[Given problem]
Restate, word for word, every line of the data.
──────── Source excerpt
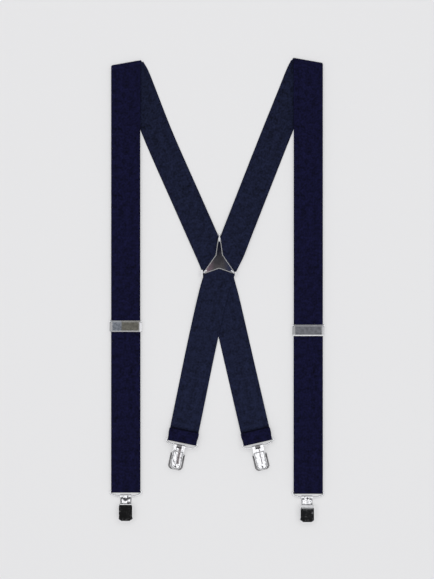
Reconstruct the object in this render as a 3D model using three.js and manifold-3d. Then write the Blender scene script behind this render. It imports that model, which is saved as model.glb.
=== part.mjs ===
// Clip-on dress suspenders with an X back, laid flat with the front straps folded over at the shoulders.
// Millimetres. +Z up off the surface they lie on, +Y towards the shoulders, origin under the middle.
// Left and right are as seen from above, and a back strap is named after the shoulder it comes from.

import * as THREE from "three";
import { mergeVertices } from "three/addons/utils/BufferGeometryUtils.js";
import Module from "manifold-3d";

const wasm = await Module();
wasm.setup();

// ---------------------------------------------------------------- driving dimensions

// Elastic webbing
const WEB_HALF = 17.5; // half of the 35 mm width
const WEB_THICK = 1.2;
const LOW_LAYER = 0.8; // height of the middle of a layer that lies on the table
const FRONT_LAYER = 4.7; // height of the middle of a front strap, which runs over its own tail
const TAIL_LAYER = 0.75;
const SPLIT_GAP = 0.3; // gap where one webbing is split into two nodes
const BEND_STEPS = 8; // segments in a half turn of webbing

// Shoulders: the front strap's line, the fold's place on it, the tilt of the fold in degrees, and how
// far the back layer comes out of the fold to the inner side of the front layer
const SHOULDERS = {
  left: { sign: -1, x: -109.1, foldY: 269.7, tilt: 10, shift: 2.2 },
  right: { sign: 1, x: 109.9, foldY: 272.6, tilt: 10, shift: 1.8 },
};

// Back straps: middle of the webbing from below the shoulder to the clip, as [x, y, height].
// The right one passes over the left one where they cross.
const BACK_ROUTES = {
  left: [
    [-98.8, 257.6, 0.8],
    [-89.3, 234, 0.8],
    [-68, 179.9, 0.8],
    [-32.7, 100, 1.3],
    [-17, 64.5, 2.35],
    [-8.4, 45.2, 2.4],
    [-0.6, 26, 2.4],
    [4.7, 6.7, 2.2],
    [9.9, -12.5, 1.9],
    [18.3, -48.6, 1.1],
    [26.6, -84.7, 0.9],
    [34.9, -120.6, 1.3],
    [43.2, -156.5, 3.7],
  ],
  right: [
    [101.1, 260.2, 0.8],
    [92, 237.6, 0.8],
    [68.7, 179.9, 0.8],
    [37.3, 100, 2.2],
    [23.4, 64.5, 3.8],
    [15.9, 45.2, 3.85],
    [6.3, 26, 3.85],
    [-0.7, 6.7, 3.7],
    [-5.8, -12.5, 3.4],
    [-13.4, -46, 2.65],
    [-21.7, -84.7, 1.7],
    [-28.9, -120.2, 1.7],
    [-36.3, -156.6, 3.8],
  ],
};
const BACK_ENDS = {
  left: { x: 49.6, y: -183.8, turn: 13.06 },
  right: { x: -41.8, y: -183.8, turn: -11.5 },
};
const HEM_LENGTH = 13; // from the strap's end to the raw edge of its hem
const HEM_PATH = [[0.25, 1.6], [0.6, 0.15], [1, -1.05]]; // share of the hem, and its height over the bar
const BACK_LOOP = 16; // length of the loop's under layer

// Front straps: their lower ends, and where the sliding stretch begins
const FRONT_END_Y = { left: -244, right: -245.4 };
const FIXED_END_Y = -110.5; // the strap above this height never shortens
const LOOP_LENGTH = 29; // the doubled end that goes round the clip's ring

// Ring: a D-shaped bail with a straight upper bar and a bowed lower bar
const RING_BAR = 1; // half the thickness of a bar
const RING_HALF = 19.7;
const RING_SIDE = 1.9; // width of a side bar
const BAR_TO_END = 2.45; // from the upper bar's middle to the end of the webbing round it
const BAR_LAYER = 1.85; // from the bar's middle to the middle of the webbing round it
const RING_DROP = 6.65; // from the upper bar's middle to the lower bar's middle
const FRONT_RING_Z = 2.5;
const BACK_RING_Z = 7.65; // the back clips lie face down, so their rings stand higher

// Clip, in its own frame: origin at the ring's lower bar, -Y to the jaws, +Z to the front
const KNUCKLE_R = 2.1;
const KNUCKLE_BORE = 1.3;
const SHEET = 0.8;
const TONGUE_HALF = 6.6;
const TONGUE_END = -28;
const TONGUE_CORNER = 5.4;
const BACK_FACE = -2.1; // outer face of the back jaw
const JAW_UNDER = 1.4; // inner face of the front jaw
const JAW_TOP = 2.1;
const JAW_NECK_HALF = 5.4;
const JAW_HALF = 8;
const JAW_END = -27.9;
const MIDDLE_KNUCKLE = 3; // half the length of the front jaw's knuckle
const GRIP_FACE = -0.65; // the pad's flat face
const PAD_UNDER = -1.1;
const PIN = { y: -9.7, z: 4.65, r: 0.8 };
const CAM_CLOSED = 2.3; // the cam's reach below the pin when the lever is shut
const JAW_TURN_RATIO = 0.06; // jaw angle over lever angle
const LEVER_SWING = 90;
const COVER_HALF = 8.8;
const COVER_TOP = -8.7;
const COVER_END = -29.4;
const COVER_CORNER = 3.4; // chamfer of the corners at its free end
const COVER_UNDER = 6.5;
const COVER_BEVEL = 0.7;

// Adjuster, in its own frame: origin in the middle, height from the table
const ADJUSTER_Y = { left: -43.7, right: -48.7 };
const ADJ_HALF = 19.2;
const ADJ_REACH = 6.9; // half its length along the strap
const ADJ_PIN = { y: 5.6, z: 6.55, r: 0.6 };
const ADJ_CHEEK = 1;
const TAIL_HEM_LENGTH = 14;
const HEM_TOP_LAYER = 3.25;

// Crosspatch: posts of the back wire just outside the webbing, and the plate over it
const WIRE_R = 0.7;
const WIRE_Z = 0.75;
const STUB_Z = 6.1;
const POSTS = { top: [3.3, 65.5], left: [-18.3, 18.8], right: [23.7, 18.3] };
const PLATE_CENTRE = [3, 32];
const PLATE_UNDER = 4.75;
const PLATE_THICK = 0.8;
const RIM_WIDTH = 0.9;
const RIM_HEIGHT = 0.45;
const FERRULE = { r: 1.55, length: 2.6, bore: 1, from: 3.4 };
const STUB_LENGTH = 5.2;
const BEAD_R = 1.3;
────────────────
[Task answer]
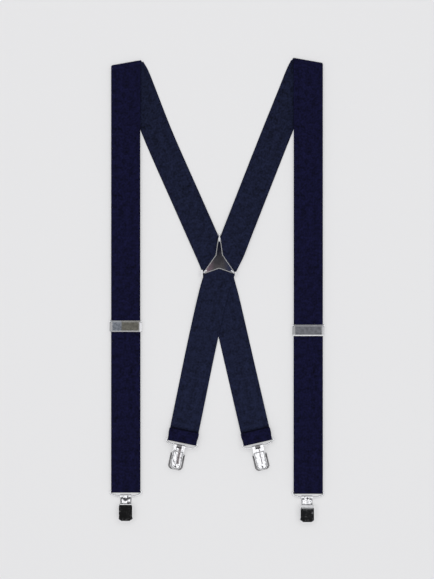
Reconstruct the object in this render as a 3D model using three.js and manifold-3d. Then write the Blender scene script behind this render. It imports that model, which is saved as model.glb.
=== part.mjs ===
// Clip-on dress suspenders with an X back, laid flat with the front straps folded over at the shoulders.
// Millimetres. +Z up off the surface they lie on, +Y towards the shoulders, origin under the middle.
// Left and right are as seen from above, and a back strap is named after the shoulder it comes from.

import * as THREE from "three";
import { mergeVertices } from "three/addons/utils/BufferGeometryUtils.js";
import Module from "manifold-3d";

const wasm = await Module();
wasm.setup();

// ---------------------------------------------------------------- driving dimensions

// Elastic webbing
const WEB_HALF = 17.5; // half of the 35 mm width
const WEB_THICK = 1.2;
const LOW_LAYER = 0.8; // height of the middle of a layer that lies on the table
const FRONT_LAYER = 4.7; // height of the middle of a front strap, which runs over its own tail
const TAIL_LAYER = 0.75;
const SPLIT_GAP = 0.3; // gap where one webbing is split into two nodes
const BEND_STEPS = 8; // segments in a half turn of webbing

// Shoulders: the front strap's line, the fold's place on it, the tilt of the fold in degrees, and how
// far the back layer comes out of the fold to the inner side of the front layer
const SHOULDERS = {
  left: { sign: -1, x: -109.1, foldY: 269.7, tilt: 10, shift: 2.2 },
  right: { sign: 1, x: 109.9, foldY: 272.6, tilt: 10, shift: 1.8 },
};

// Back straps: middle of the webbing from below the shoulder to the clip, as [x, y, height].
// The right one passes over the left one where they cross.
const BACK_ROUTES = {
  left: [
    [-98.8, 257.6, 0.8],
    [-89.3, 234, 0.8],
    [-68, 179.9, 0.8],
    [-32.7, 100, 1.3],
    [-17, 64.5, 2.35],
    [-8.4, 45.2, 2.4],
    [-0.6, 26, 2.4],
    [4.7, 6.7, 2.2],
    [9.9, -12.5, 1.9],
    [18.3, -48.6, 1.1],
    [26.6, -84.7, 0.9],
    [34.9, -120.6, 1.3],
    [43.2, -156.5, 3.7],
  ],
  right: [
    [101.1, 260.2, 0.8],
    [92, 237.6, 0.8],
    [68.7, 179.9, 0.8],
    [37.3, 100, 2.2],
    [23.4, 64.5, 3.8],
    [15.9, 45.2, 3.85],
    [6.3, 26, 3.85],
    [-0.7, 6.7, 3.7],
    [-5.8, -12.5, 3.4],
    [-13.4, -46, 2.65],
    [-21.7, -84.7, 1.7],
    [-28.9, -120.2, 1.7],
    [-36.3, -156.6, 3.8],
  ],
};
const BACK_ENDS = {
  left: { x: 49.6, y: -183.8, turn: 13.06 },
  right: { x: -41.8, y: -183.8, turn: -11.5 },
};
const HEM_LENGTH = 13; // from the strap's end to the raw edge of its hem
const HEM_PATH = [[0.25, 1.6], [0.6, 0.15], [1, -1.05]]; // share of the hem, and its height over the bar
const BACK_LOOP = 16; // length of the loop's under layer

// Front straps: their lower ends, and where the sliding stretch begins
const FRONT_END_Y = { left: -244, right: -245.4 };
const FIXED_END_Y = -110.5; // the strap above this height never shortens
const LOOP_LENGTH = 29; // the doubled end that goes round the clip's ring

// Ring: a D-shaped bail with a straight upper bar and a bowed lower bar
const RING_BAR = 1; // half the thickness of a bar
const RING_HALF = 19.7;
const RING_SIDE = 1.9; // width of a side bar
const BAR_TO_END = 2.45; // from the upper bar's middle to the end of the webbing round it
const BAR_LAYER = 1.85; // from the bar's middle to the middle of the webbing round it
const RING_DROP = 6.65; // from the upper bar's middle to the lower bar's middle
const FRONT_RING_Z = 2.5;
const BACK_RING_Z = 7.65; // the back clips lie face down, so their rings stand higher

// Clip, in its own frame: origin at the ring's lower bar, -Y to the jaws, +Z to the front
const KNUCKLE_R = 2.1;
const KNUCKLE_BORE = 1.3;
const SHEET = 0.8;
const TONGUE_HALF = 6.6;
const TONGUE_END = -28;
const TONGUE_CORNER = 5.4;
const BACK_FACE = -2.1; // outer face of the back jaw
const JAW_UNDER = 1.4; // inner face of the front jaw
const JAW_TOP = 2.1;
const JAW_NECK_HALF = 5.4;
const JAW_HALF = 8;
const JAW_END = -27.9;
const MIDDLE_KNUCKLE = 3; // half the length of the front jaw's knuckle
const GRIP_FACE = -0.65; // the pad's flat face
const PAD_UNDER = -1.1;
const PIN = { y: -9.7, z: 4.65, r: 0.8 };
const CAM_CLOSED = 2.3; // the cam's reach below the pin when the lever is shut
const JAW_TURN_RATIO = 0.06; // jaw angle over lever angle
const LEVER_SWING = 90;
const COVER_HALF = 8.8;
const COVER_TOP = -8.7;
const COVER_END = -29.4;
const COVER_CORNER = 3.4; // chamfer of the corners at its free end
const COVER_UNDER = 6.5;
const COVER_BEVEL = 0.7;

// Adjuster, in its own frame: origin in the middle, height from the table
const ADJUSTER_Y = { left: -43.7, right: -48.7 };
const ADJ_HALF = 19.2;
const ADJ_REACH = 6.9; // half its length along the strap
const ADJ_PIN = { y: 5.6, z: 6.55, r: 0.6 };
const ADJ_CHEEK = 1;
const TAIL_HEM_LENGTH = 14;
const HEM_TOP_LAYER = 3.25;

// Crosspatch: posts of the back wire just outside the webbing, and the plate over it
const WIRE_R = 0.7;
const WIRE_Z = 0.75;
const STUB_Z = 6.1;
const POSTS = { top: [3.3, 65.5], left: [-18.3, 18.8], right: [23.7, 18.3] };
const PLATE_CENTRE = [3, 32];
const PLATE_UNDER = 4.75;
const PLATE_THICK = 0.8;
const RIM_WIDTH = 0.9;
const RIM_HEIGHT = 0.45;
const FERRULE = { r: 1.55, length: 2.6, bore: 1, from: 3.4 };
const STUB_LENGTH = 5.2;
const BEAD_R = 1.3;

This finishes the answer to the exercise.